The report, which is co-authored by Rogers; Dana Mastro, PhD, professor of communication at the University of California, Santa Barbara; Michael B. Robb, PhD, senior director of research at Common Sense; and Alanna Peebles, PhD, assistant professor of communication, media, and technology at San Diego State University, synthesizes existing research from more than 150 journal articles, book chapters, reports, and other academic sources to get the best available understanding of how media could influence children’s ethnic-racial development. A nationally representative survey of over 1,100 parents of children from 2 to 12 years old was also conducted to help shed light on what parents expect from media geared toward kids and how it can be a valuable tool to help kids gain a better understanding of race and ethnicity. Parents responded with a clear message: It’s about more than just seeing their race/ethnicity in the media—it’s about being culturally and linguistically inclusive.
“This report makes it clear that parents use and value quality media to help teach their kids understanding, acceptance, and inclusion,” said James P. Steyer, founder, and CEO of Common Sense.
“At the same time, the entertainment industry isn’t giving them enough choices. Parents want more from their media in terms of inclusivity and representation, and it’s time for content creators and the platforms that make that content available to create TV shows, movies, games, and apps that help all kids feel included and celebrated.”
The lack of representation in media has parents coming up short when searching for realistic, three-dimensional representations of diverse races and ethnicities that aren’t rife with stereotypes. (Sesame Street and Dora the Explorer are the examples parents gave the most often for shows that have positive and nuanced representation of different groups.) To address this concern, Common Sense Media is adding a new rating for diverse representations that can help parents identify high-quality media that includes and elevates accurate portrayals of characters of color. Common Sense Media has provided research-backed ratings for nearly two decades, and this latest research brings deeper nuance to how media is rated and reviewed for diverse representations.
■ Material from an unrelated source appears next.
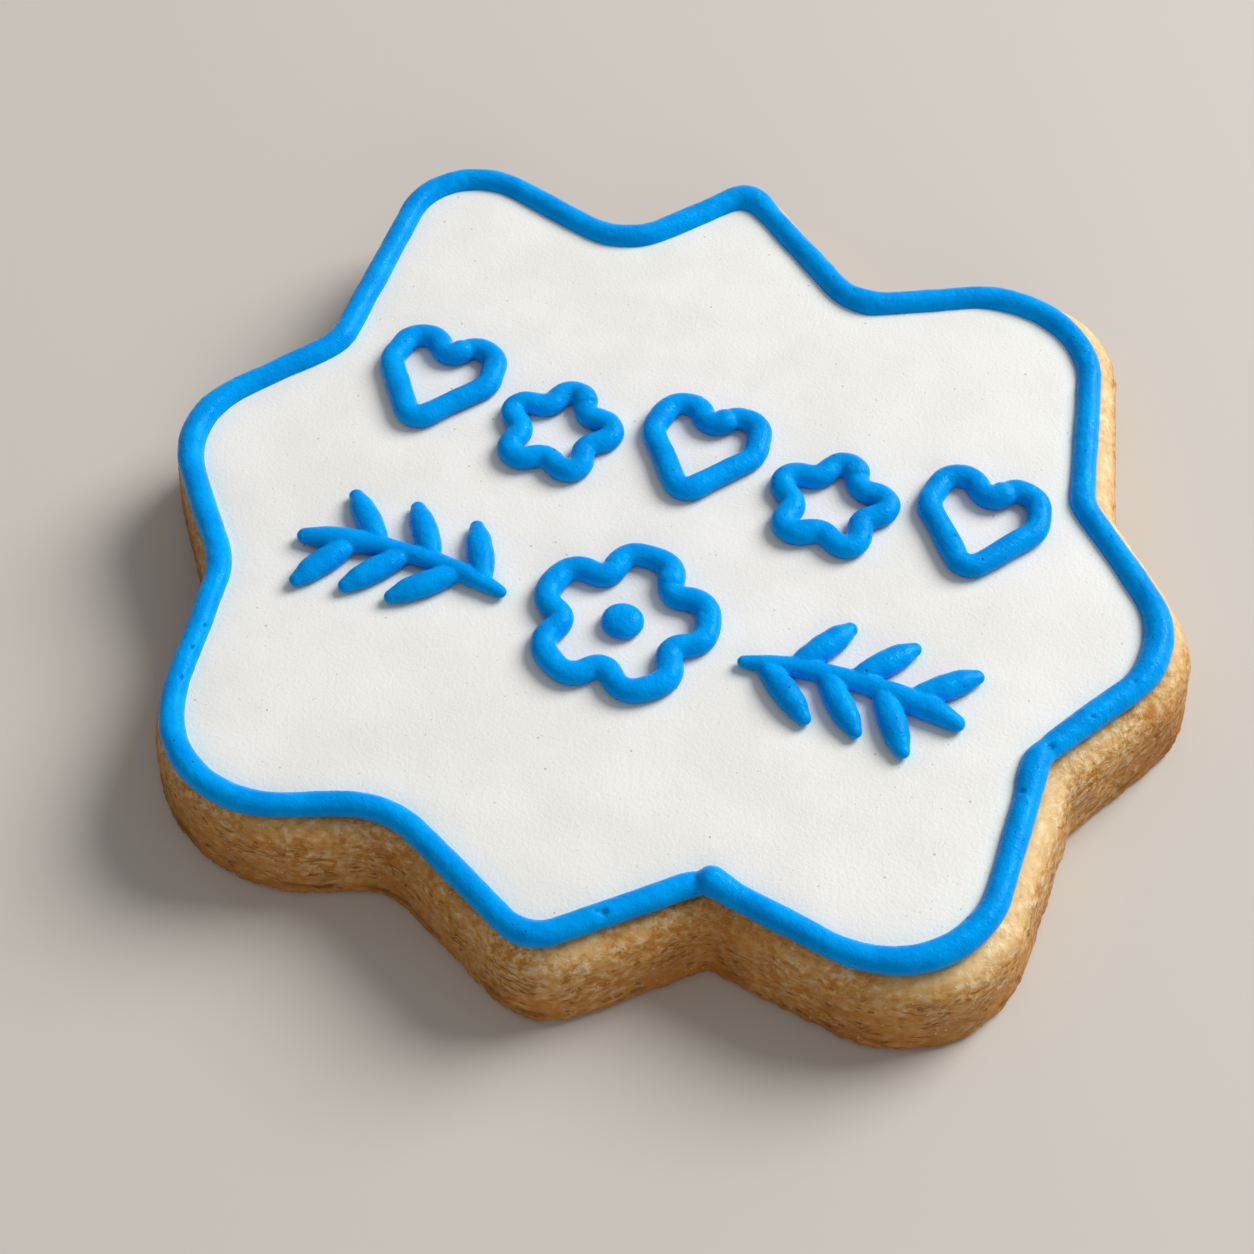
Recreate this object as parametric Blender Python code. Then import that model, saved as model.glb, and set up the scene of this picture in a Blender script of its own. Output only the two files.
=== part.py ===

‘Inclusion Imperative’ Report Key Findings
- People of color are underrepresented in movie and television roles across media platforms, networks, and services. Latinos are underrepresented in every form of media and across all leading roles (for example, despite being 18% of the population, Latinos make up only 5% of speaking roles in the film). Native Americans are essentially invisible across the media landscape.
- Media representation is important to how kids build their perspectives on their own ethnic-racial group, as well as that of others. Our review of available research reinforced the idea that media can have both positive and negative impacts on kids’ ethnic-racial development. On the negative side, stereotypical portrayals of people of color can promote harmful views about and responses to people of color among White audiences, and can also negatively affect children’s future professional aspirations and undermine their sense of self. At the same time, high-quality children’s media can promote positive ethnic-racial attitudes and interactions.
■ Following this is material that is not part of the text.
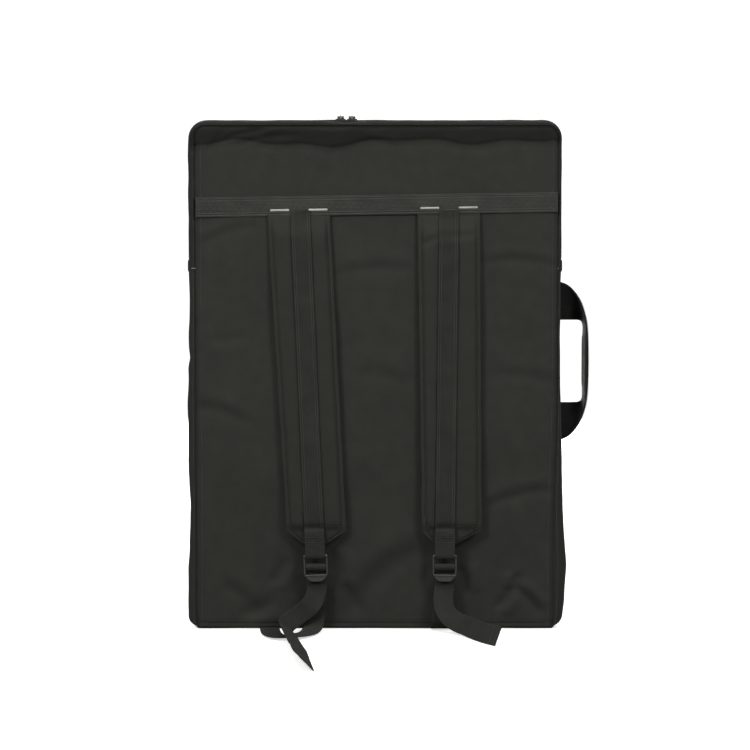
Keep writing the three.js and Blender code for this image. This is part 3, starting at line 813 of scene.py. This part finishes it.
def on_rim(rows, out, depth):
    """Points of a strip that stands out from the zip's way by out, at a depth."""
    return np.stack([rows[:, 0:1] + rows[:, 2:3] * out, np.broadcast_to(depth, out.shape),
                     rows[:, 1:2] + rows[:, 3:4] * out], -1)


def rim_wave(far, seed=61):
    """The loose line of the rim: it sags a little between the corners."""
    return 0.7 * swell(far, 0 * far, 150, seed) + 0.35 * swell(far, 0 * far, 48, seed + 1)


def slider_dip(rows):
    """Where the roll gives way a little to the sliders, on the straight top run."""
    return bump(rows[:, 0:1] + 37, 17) * (rows[:, 3:4] > 0.9)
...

- Even when people from Asian, Black, Latino, Middle Eastern or Native American groups are represented across media platforms, they are commonly stereotyped. Characters of color in shows most watched by children age 2-13 are more likely to be depicted as violent, and women of all ethnic-racial groups in adult programming are more likely to appear in sexualized roles.
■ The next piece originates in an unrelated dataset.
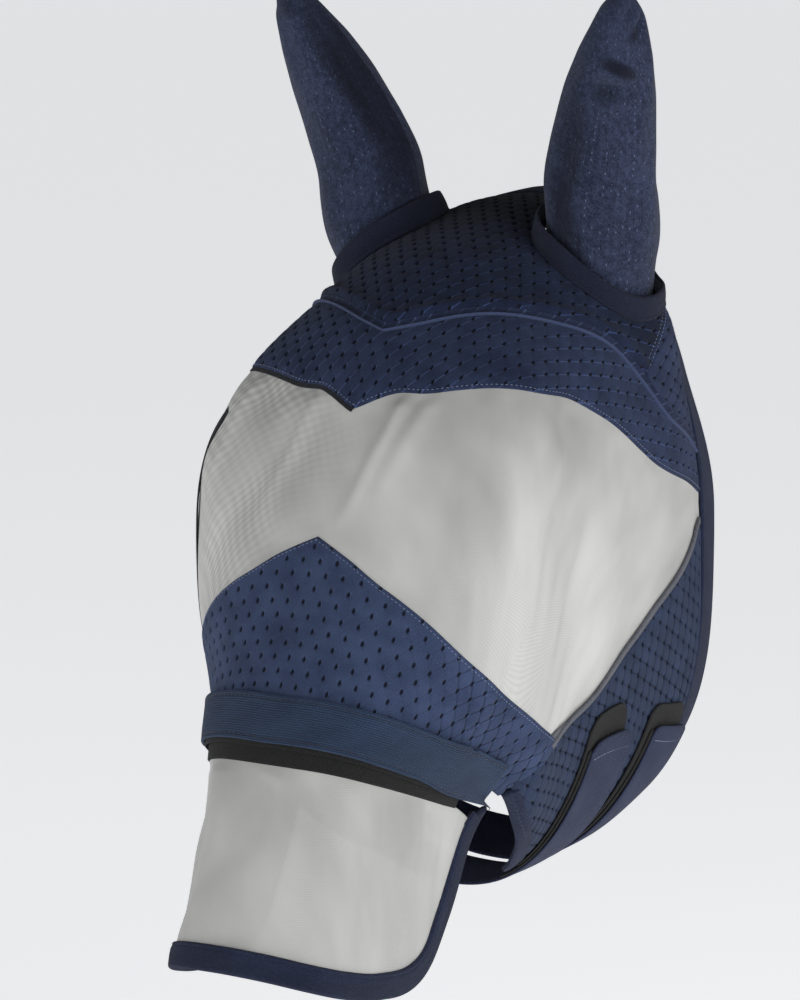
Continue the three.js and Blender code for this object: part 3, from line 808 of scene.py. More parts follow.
def colour(red, green, blue):
    """A colour given as it looks on a screen, 0 to 255, as the linear one that shaders take."""
    def linear(value):
        value = value / 255
        return value / 12.92 if value <= 0.04045 else ((value + 0.055) / 1.055) ** 2.4
    return (linear(red), linear(green), linear(blue), 1)


def spacer_finish(
    name, dark, light, creases, ladders, glow=2.3, dim=None, smooth_middle=None,
):
    """Spacer mesh: a velvety knit with staggered slots, with painted shade in the slots and along the
    creases, and a painted highlight on each slot's lip. creases is how strongly shade is painted
    along the folds that join them crosswise, ladders the strength of the pale threads that run from
    slot to slot, and glow how much paler than the cloth those threads and the painted highlights
    are. dim is how far along the mask painted shade fades out, from deepest at the rear, and
    smooth_middle how far from the centre line its creases begin."""
    f = Finish(name, Roughness=0.88, Sheen_Weight=0.05, Sheen_Roughness=0.5)
    f.shader.inputs["Specular IOR Level"].default_value = 0.22
    uv, u, v = f.flat()
    p, q = u / SLOT_PITCH[0], v / SLOT_PITCH[1]
    hole = fleck = None
    for shift_p, shift_q in ((0.0, 0.0), (0.5, 1.0)):
        down = f.fraction((q - shift_q) / 2) * (2 * SLOT_PITCH[1] / SLOT_SIZE[1])
        across = f.fraction(p - shift_p) * (SLOT_PITCH[0] / SLOT_SIZE[0])
        lip = f.fraction(p - (shift_p + SLOT_LIP_SHIFT)) * (SLOT_PITCH[0] / (0.5 * SLOT_SIZE[0]))
        reach, rim = across * across + down * down, lip * lip + down * down * 0.8
        hole = reach if hole is None else f.least(hole, reach)
        fleck = rim if fleck is None else f.least(fleck, rim)
    inside = 1 - f.rise(hole, 0.35, 1.4)
    patchy = f.rise(f.noise(uv, 22, 1), 0.38, 0.62)
    # Painted highlight on each slot's lip.
    glint = (1 - f.rise(fleck, 0.3, 1.3)) * (0.35 + 0.65 * f.rise(f.noise(uv, 160, 1), 0.4, 0.6))
    crease = f.least(f.fraction(p - q / 2), f.fraction(p + q / 2))
    crease_line = (1 - f.rise(crease, 0.02, 0.085)) * (0.25 + 0.75 * patchy) * creases
    if smooth_middle:
        crease_line = crease_line * f.rise(abs(u), *smooth_middle)
    thread = f.fraction(p + q / 2 - SLOT_LIP_SHIFT)
    thread_line = (1 - f.rise(thread, 0.015, 0.07)) * (0.4 + 0.6 * (1 - patchy)) * ladders
    worn = f.noise(uv, 60, 4)
    knit = f.sine(u * (2 * math.pi / 0.0011)) * f.sine(v * (2 * math.pi / 0.0008))
    fuzz = f.noise(uv, 1500, 2)
    cloth = f.blend(f.rise(fuzz * 0.5 + worn * 0.5 + knit * 0.06, 0.32, 0.68), dark, light)
    pale = tuple(min(1.0, glow * value) for value in light[:3]) + (1,)
    # deep is the colour of the painted shade in the creases and in the slots' holes.
    deep = tuple(0.28 * value for value in dark[:3]) + (1,)
    # Painted shade, deepening towards the rear of the piece.
    if dim:
        deeper = f.blend(worn, tuple(0.2 * value for value in dark[:3]) + (1,), dark)
        cloth = f.blend(f.rise(v, *dim), deeper, cloth)
    # Painted shade along the creases.
    cloth = f.blend(crease_line * 0.7, cloth, deep)
    # The pale threads, and the painted highlights on the slots' lips.
    cloth = f.blend(f.most(thread_line * 0.55, glint * (0.4 + 0.4 * ladders)), cloth, pale)
    # Painted shade in the slots' holes.
    f.set(Base_Color=f.blend(inside, cloth, deep))
    height = fuzz * 0.5 + knit * 0.25 - crease_line * 1.2 - inside * 1.5 + thread_line * 0.6
    f.set(Normal=f.relief(height, 0.0004, 0.7))
    return f.material


def cloth_finish(name, dark, light, weave, depth, sheen, roughness=0.9):
    """A brushed or woven cloth. weave is the pitch of its threads along and across."""
    f = Finish(name, Roughness=roughness, Sheen_Weight=sheen, Sheen_Roughness=0.45)
    f.shader.inputs["Specular IOR Level"].default_value = 0.2
    uv, u, v = f.flat()
    rows = f.sine(u * (2 * math.pi / weave[0])) * f.sine(v * (2 * math.pi / weave[1]))
    nap = f.noise(uv, 900, 3)
    patchy = f.noise(uv, 45, 3)
    share = f.rise(nap * 0.65 + patchy * 0.35 + rows * 0.10, 0.30, 0.72)
    f.set(Base_Color=f.blend(share, colour(*dark), colour(*light)))
    f.set(Normal=f.relief(nap + rows * 0.5, depth, 0.8))
    return f.material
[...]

- White people are overrepresented across all media platforms and roles, including in children’s TV, in top-grossing films, and in lead roles on network, cable, and streaming television. Recent studies have found that White people occupy 76% of lead roles on streaming and network TV shows, even though they represent only 60% of the population. The overrepresentation of White people may contribute to children developing an inaccurate understanding of the social world.
- Exposure to negative media depictions of their own ethnic-racial groups can undermine children’s sense of self. Studies examining the influence of media use on Black children and adolescents found that exposure to stereotypic media representations was related to lower self-esteem, satisfaction with one’s appearance, confidence in one’s own ability, feelings about one’s ethnic-racial group, and academic performance.
- Watching favorable depictions of their own ethnic-racial group can positively impact children’s self-perceptions and views about their own ethnic-racial group. For example, among Black elementary school girls, exposure to liked Black TV characters is associated with more positive feelings about their own status, appearance, and happiness.
Parents’ Survey Key Findings
- Representation is important to parents, and it’s about more than just seeing their race/ethnicity in the media. About 6 in 10 parents (57%) say it is important for their children to see people of their own race/ethnicity in the media they consume. This is most important to Black parents, with 75% saying it is important.
- Parents find it very important that their children be exposed to media content that encourages acceptance of others who don’t look like them. Two in three parents believe that the media has a big impact on how their kids treat others (67%) and on the information, they get about other races/cultures (63%). As such, over 80% of parents say it is important that the content their children are exposed to teaches them to be accepting of people who don’t look like them and their families.
- There is a lot of room for improvement in terms of how diverse communities are represented in children’s media. Most parents feel that White people are often portrayed in a positive light in the media their children are exposed to; one in four believe that portrayals of Black, Hispanic, and LGBTQIA+ people are more likely to be negative. Almost half of the parents (47%) believe that Black representation in children’s media is often stereotypical; 4 in 10 believe Asian, Hispanic, Middle Eastern, and LGBTQIA+ representation is often also stereotypical.
- Parents want to see more nuanced, sophisticated representations of BIPOC people and communities that provide positive role models and dispel damaging stereotypes about these groups. Unprompted, parents most often said they wanted BIPOC people and communities to be portrayed with more respect, as good people, and as educated and successful.
- About two in three parents (65%) feel that media has a big impact on their children’s professional aspirations, underscoring the importance of providing positive role models for BIPOC children. In addition, 62% feel that media has an impact on how well their child does in school. 63% of parents believe that media has an impact on the information children have about people of other races, ethnicities, religions, and cultures.
For the literature review, authors reviewed existing research from more than 150 journal articles, book chapters, reports, and other academic sources on child development, ethnic-racial development, and media.
For the parent survey, Common Sense‘s goal was to assess parents’ and caregivers’ views on the quantity and quality of racial and cultural representations in children’s media content. The survey was conducted in June 2021 with 1,143 participants in a nationally representative sample of parents and caregivers (age 18+) of children between the ages of 2 to 12 years old. Demographic quotas were set within each ethnic-racial group to ensure proper representation. The data was ultimately weighted by actual ethnic-racial representation in the U.S. to make the total aggregated data representative. The survey was offered both in English and Spanish.